In turn, this will offer dairy farmers more accurate information on an increased number of traits.
Dairy farmers are now realising the dual-purpose benefit of a dairy cow which can produce elite female replacements or a commercially valuable beef calf carrying the traits soughtafter by the beef supply chain.
Sexed semen is now a ‘completely different product’ from when it was first developed and introduced to the market, according to Mr Linde.
“Cogent’s latest product, the 4M High Purity sexed semen achieves between 96- 97% purity, resulting in an equivalent per cent female progeny with no compromise on excellent conception rates.
“The majority of the elite bulls on offer with Cogent and ST Genetics are available as sexed semen.

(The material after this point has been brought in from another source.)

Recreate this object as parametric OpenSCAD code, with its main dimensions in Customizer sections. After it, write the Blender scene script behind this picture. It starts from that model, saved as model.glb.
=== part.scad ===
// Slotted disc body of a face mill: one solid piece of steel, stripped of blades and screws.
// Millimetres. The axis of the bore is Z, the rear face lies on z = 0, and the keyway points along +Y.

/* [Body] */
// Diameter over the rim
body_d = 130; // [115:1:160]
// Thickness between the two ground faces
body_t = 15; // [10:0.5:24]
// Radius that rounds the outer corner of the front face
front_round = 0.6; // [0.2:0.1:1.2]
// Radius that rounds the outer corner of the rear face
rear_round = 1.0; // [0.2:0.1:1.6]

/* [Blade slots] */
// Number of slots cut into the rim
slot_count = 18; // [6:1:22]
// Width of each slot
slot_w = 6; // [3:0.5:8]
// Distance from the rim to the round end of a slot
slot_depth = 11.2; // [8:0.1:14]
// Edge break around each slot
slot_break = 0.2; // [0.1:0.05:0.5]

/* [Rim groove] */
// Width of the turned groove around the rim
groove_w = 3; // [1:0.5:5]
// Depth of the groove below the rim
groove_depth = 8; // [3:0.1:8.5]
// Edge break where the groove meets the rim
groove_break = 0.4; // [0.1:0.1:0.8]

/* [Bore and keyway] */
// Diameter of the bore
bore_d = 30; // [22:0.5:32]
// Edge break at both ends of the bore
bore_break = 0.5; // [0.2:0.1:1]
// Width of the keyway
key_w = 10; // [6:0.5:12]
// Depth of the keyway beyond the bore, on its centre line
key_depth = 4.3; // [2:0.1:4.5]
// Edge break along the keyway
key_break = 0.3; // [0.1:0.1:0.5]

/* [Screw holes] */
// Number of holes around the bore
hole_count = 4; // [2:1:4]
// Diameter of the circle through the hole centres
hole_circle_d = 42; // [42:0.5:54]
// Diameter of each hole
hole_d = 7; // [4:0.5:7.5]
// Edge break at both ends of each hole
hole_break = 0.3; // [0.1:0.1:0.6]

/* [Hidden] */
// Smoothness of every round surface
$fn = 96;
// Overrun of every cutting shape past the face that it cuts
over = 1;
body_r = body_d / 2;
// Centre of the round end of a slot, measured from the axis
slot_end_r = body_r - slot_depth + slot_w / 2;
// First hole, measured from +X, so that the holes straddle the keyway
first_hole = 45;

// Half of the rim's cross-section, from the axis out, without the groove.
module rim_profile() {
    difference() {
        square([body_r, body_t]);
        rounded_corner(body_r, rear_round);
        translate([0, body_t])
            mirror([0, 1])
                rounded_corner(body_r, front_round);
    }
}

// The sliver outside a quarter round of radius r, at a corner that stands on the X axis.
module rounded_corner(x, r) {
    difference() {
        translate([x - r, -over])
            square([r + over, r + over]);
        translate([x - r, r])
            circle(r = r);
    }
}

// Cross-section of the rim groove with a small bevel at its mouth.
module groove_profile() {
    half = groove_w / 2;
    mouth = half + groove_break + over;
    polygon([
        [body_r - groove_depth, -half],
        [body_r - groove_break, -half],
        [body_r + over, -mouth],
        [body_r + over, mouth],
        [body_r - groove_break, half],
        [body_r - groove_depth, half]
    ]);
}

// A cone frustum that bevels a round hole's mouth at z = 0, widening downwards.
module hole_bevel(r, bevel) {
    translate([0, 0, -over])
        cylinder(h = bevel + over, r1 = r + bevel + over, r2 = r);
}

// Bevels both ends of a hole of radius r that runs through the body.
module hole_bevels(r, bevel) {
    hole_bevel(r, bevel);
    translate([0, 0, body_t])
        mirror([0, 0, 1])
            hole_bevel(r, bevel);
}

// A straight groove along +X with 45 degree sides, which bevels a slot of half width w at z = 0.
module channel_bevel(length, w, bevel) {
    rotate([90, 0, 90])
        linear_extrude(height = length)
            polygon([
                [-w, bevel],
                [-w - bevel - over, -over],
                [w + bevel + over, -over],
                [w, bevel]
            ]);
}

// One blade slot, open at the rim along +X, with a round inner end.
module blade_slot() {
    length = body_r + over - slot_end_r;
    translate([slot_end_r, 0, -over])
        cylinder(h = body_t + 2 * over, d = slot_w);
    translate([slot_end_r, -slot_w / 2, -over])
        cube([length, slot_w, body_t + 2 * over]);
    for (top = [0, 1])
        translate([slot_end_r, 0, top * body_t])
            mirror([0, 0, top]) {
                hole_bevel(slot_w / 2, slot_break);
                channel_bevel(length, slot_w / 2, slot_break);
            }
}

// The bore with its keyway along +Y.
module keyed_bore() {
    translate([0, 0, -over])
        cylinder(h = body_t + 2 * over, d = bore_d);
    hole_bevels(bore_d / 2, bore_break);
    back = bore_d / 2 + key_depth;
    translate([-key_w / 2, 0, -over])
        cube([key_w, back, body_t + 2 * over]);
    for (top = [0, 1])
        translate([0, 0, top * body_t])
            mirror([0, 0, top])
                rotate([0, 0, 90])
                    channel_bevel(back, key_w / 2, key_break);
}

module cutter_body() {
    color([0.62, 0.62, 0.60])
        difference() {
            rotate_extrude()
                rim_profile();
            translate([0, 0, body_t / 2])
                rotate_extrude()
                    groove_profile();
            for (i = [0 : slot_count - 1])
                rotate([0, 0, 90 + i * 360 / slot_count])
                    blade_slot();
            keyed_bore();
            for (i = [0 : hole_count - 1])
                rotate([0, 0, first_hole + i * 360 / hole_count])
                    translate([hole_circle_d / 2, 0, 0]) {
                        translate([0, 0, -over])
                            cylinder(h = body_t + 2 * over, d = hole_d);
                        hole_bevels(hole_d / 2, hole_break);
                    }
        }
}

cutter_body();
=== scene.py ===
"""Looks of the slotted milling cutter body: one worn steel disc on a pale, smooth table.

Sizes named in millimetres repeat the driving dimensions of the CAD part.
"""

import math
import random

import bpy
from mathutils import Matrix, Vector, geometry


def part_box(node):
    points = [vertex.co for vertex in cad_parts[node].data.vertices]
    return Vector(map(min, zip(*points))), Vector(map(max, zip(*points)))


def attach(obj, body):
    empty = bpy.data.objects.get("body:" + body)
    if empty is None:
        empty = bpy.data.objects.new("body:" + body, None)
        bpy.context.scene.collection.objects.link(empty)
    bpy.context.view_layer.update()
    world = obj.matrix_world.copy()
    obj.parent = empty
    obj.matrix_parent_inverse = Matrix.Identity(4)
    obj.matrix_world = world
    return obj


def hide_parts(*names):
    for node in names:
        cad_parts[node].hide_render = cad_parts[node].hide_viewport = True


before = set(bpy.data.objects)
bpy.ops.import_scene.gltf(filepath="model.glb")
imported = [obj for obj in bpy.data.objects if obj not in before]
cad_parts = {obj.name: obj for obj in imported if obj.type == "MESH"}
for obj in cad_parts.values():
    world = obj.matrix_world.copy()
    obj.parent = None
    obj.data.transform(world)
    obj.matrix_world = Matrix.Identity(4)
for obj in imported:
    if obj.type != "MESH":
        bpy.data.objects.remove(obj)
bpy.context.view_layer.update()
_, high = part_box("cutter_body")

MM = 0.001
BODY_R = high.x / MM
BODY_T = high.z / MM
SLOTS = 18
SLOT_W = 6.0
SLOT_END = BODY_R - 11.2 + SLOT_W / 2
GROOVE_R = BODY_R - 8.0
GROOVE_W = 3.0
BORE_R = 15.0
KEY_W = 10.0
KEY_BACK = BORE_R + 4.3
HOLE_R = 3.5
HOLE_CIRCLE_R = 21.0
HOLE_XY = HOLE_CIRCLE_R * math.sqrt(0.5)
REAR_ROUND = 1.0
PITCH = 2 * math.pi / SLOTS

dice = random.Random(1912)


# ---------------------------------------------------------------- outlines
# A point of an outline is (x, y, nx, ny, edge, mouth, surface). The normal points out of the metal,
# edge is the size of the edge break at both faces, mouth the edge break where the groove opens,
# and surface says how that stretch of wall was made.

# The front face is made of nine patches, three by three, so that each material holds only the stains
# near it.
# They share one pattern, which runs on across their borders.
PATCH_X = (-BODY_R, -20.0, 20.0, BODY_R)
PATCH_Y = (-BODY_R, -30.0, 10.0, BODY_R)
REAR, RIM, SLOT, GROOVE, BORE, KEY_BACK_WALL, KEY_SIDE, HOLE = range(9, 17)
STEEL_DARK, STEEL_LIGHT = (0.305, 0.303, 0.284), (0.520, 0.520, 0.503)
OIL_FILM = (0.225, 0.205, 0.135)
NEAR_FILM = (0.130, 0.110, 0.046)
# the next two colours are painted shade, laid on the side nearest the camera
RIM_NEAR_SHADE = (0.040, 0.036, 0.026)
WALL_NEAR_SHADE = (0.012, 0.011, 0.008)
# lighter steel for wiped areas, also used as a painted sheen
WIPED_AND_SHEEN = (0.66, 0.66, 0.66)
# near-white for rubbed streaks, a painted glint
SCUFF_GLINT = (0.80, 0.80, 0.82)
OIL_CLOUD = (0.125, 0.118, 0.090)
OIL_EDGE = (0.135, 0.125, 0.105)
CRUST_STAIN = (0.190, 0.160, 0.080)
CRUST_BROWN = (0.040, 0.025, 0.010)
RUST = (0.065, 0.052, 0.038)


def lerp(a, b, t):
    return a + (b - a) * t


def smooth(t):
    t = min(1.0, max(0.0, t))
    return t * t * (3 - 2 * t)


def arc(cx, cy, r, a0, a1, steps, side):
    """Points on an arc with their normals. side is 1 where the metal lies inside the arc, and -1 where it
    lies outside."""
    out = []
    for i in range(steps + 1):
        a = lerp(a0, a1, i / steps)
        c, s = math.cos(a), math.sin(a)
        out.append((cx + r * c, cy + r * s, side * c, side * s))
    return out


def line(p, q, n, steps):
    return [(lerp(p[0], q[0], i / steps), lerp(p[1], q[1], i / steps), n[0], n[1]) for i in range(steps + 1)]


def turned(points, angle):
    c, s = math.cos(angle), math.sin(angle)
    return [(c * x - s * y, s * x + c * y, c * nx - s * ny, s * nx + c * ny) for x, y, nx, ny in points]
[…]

Sexed semen is now used by most farmers on the top 30-40% of their herd, with beef semen often used on the remainder.
Conventional semen is now viewed by many as largely obsolete,” Mr Linde adds.

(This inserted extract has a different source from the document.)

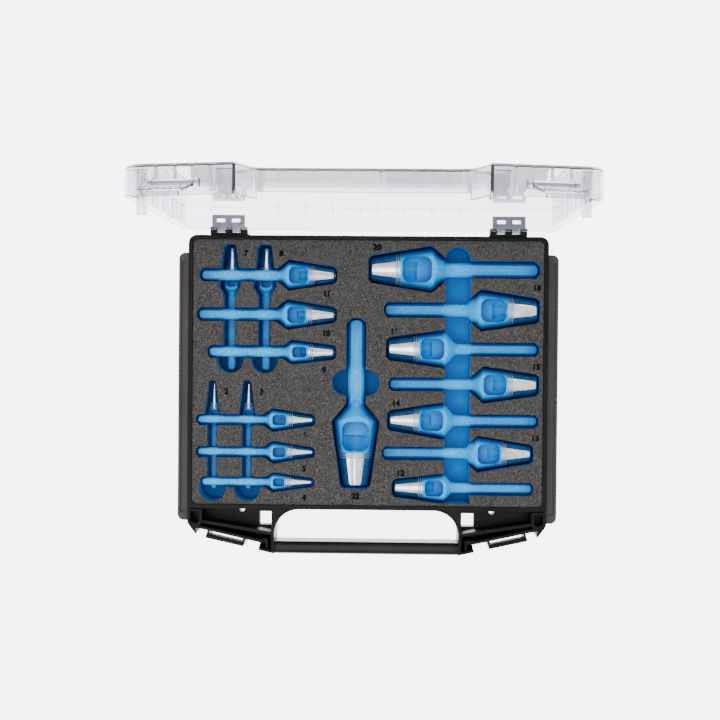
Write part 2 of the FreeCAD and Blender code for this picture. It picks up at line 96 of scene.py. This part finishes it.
plasticLook = {
    "edgeRadius": 0.5,  # mm, the soft edge that the mould leaves
    "edgeTurn": (0.995, 0.9),  # cosines where the rubbing starts and is full
    "scuffPeriod": 6.0,
    "scuffSpan": (0.4, 0.7),
    "cloudPeriod": 40.0,
    "cloudSpan": (0.3, 0.7),
    "cloudShare": 0.3,
    "grainSpan": (0.3, 0.7),
    "grainDepth": 0.02,
    "grainRough": (-0.05, 0.08),  # added to the gloss, in the grain's hollows and on top
    "rubbedShare": 0.5,
    "rubbedGloss": 0.12,
}


def mouldedPlastic(name, base, worn, grain, gloss, sheen):
    # injection-moulded ABS: a spark-eroded grain, and edges that hands have rubbed paler
    look = plasticLook
    m = newMaterial(name)
    point = node(m, "ShaderNodeTexCoord").outputs["Object"]
    fine = node(m, "ShaderNodeTexNoise", {"Vector": point, "Scale": perMetre(grain)})
    cloud = node(
        m,
        "ShaderNodeTexNoise",
        {"Vector": point, "Scale": perMetre(look["cloudPeriod"]), "Detail": 3.0},
    )
    scuff = node(
        m,
        "ShaderNodeTexNoise",
        {"Vector": point, "Scale": perMetre(look["scuffPeriod"]), "Detail": 3.0},
    )
    rounded = node(m, "ShaderNodeBevel", {"Radius": look["edgeRadius"] * mm}, samples=4)
    edge = nearEdge(m, rounded, look["edgeTurn"])
    scuffs = node(m, "ShaderNodeMapRange", (scuff, *look["scuffSpan"]))
    rubbed = node(m, "ShaderNodeMath", (edge, scuffs), operation="MULTIPLY")
    paler = node(m, "ShaderNodeMath", (rubbed, look["rubbedShare"]), operation="MULTIPLY")
    clouds = node(m, "ShaderNodeMapRange", (cloud, *look["cloudSpan"], 0.0, look["cloudShare"]))
    tone = node(
        m, "ShaderNodeMix", {0: clouds, 6: colour(base), 7: colour(worn)}, data_type="RGBA"
    )
    tone = node(m, "ShaderNodeMix", {0: paler, 6: tone, 7: colour(worn)}, data_type="RGBA")
    roughSpan = [gloss + change for change in look["grainRough"]]
    grained = node(m, "ShaderNodeMapRange", (fine, *look["grainSpan"], *roughSpan))
    rough = node(m, "ShaderNodeMath", (grained, rubbed), operation="SUBTRACT")
    glossiest = gloss - look["rubbedGloss"]
    surface(
        m,
        {
            "Base Color": tone,
            "Roughness": node(m, "ShaderNodeMath", (rough, glossiest), operation="MAXIMUM"),
            "Specular IOR Level": sheen,
            "Normal": node(
                m,
                "ShaderNodeBump",
                {"Height": fine, "Distance": look["grainDepth"] * mm, "Normal": rounded},
            ),
        },
    )
    return m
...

He points to the ‘unacceptable welfare issues’ around the management of dairy bull calves because there is now an efficient and sustainable solution available to the wider industry.
This has been a major incentive for the switch to beef semen, which now accounts for almost half of all semen sold onto UK dairy farms1 .

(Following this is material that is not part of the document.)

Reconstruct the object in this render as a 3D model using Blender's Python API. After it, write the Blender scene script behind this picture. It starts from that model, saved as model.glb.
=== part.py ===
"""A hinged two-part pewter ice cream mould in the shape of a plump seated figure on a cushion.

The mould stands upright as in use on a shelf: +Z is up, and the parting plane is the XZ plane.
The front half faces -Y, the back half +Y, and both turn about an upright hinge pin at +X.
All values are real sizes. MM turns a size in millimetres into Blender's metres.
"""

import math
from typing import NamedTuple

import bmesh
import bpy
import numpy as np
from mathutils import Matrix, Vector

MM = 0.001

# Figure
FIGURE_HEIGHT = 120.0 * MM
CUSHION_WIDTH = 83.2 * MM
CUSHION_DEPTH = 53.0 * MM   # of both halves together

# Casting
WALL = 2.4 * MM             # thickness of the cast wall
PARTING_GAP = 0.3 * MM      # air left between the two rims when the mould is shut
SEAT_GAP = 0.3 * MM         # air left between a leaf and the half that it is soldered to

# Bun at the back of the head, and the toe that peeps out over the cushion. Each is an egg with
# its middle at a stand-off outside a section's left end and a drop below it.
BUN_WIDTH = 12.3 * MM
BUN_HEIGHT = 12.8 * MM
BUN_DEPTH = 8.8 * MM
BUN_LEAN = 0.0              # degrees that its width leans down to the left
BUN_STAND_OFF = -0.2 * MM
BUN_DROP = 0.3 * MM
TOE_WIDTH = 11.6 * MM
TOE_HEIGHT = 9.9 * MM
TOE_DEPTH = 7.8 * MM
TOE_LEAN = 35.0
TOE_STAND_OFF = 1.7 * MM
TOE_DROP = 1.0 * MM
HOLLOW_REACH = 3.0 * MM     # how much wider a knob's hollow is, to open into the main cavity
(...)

As the beef supply chain became more discerning about its specific requirements, dairy farmers rearing beef on dairy animals have had to carefully consider the traits they are seeking when selecting beef genetics.
“For example, easy calving and small birth weights but with accelerated growth rates will be of most importance for suitable heifer matings.
Early lactation in comparison to later lactation cows have different requirements to ensure profitability is maximised with each pregnancy.
“Cogent conduct extensive progeny testing and store comprehensive data on a wide range of traits captured on the progeny of many beef breeds.
Information starts with birth weights and continues through to carcase data, to deliver a much more consistent and quality beef carcase as outcome.
“There is significant variation between individual bulls and breeds, but offspring by beef sires from maternal dairy cows differ significantly from progeny produced from beef on beef matings.
Cogent has developed a beef on dairy index, the Cogent Beef Index [CBI], which allows customers to choose genetics which match the needs of their supply chain and individual on-farm requirements.” Equally, the opportunity to use Cogent male sexed beef further presents an opportunity for increased economic gains.
“Cogent’s data on growth rates from easy calving sires shows that while the calf may be small at 10 days old, it has the opportunity to achieve the required growth and weight by the time it reaches slaughter age.
This gives the buyer the confidence when seeing a young animal which initially appears small, that it will achieve the desired specification.
“Beef is no longer just beef, it is an important income stream for dairy farmers so they need to select the best genetics which best fit their farm, their system and the market.
This will enable them to produce a very attractive and saleable animal,” Mr Linde adds.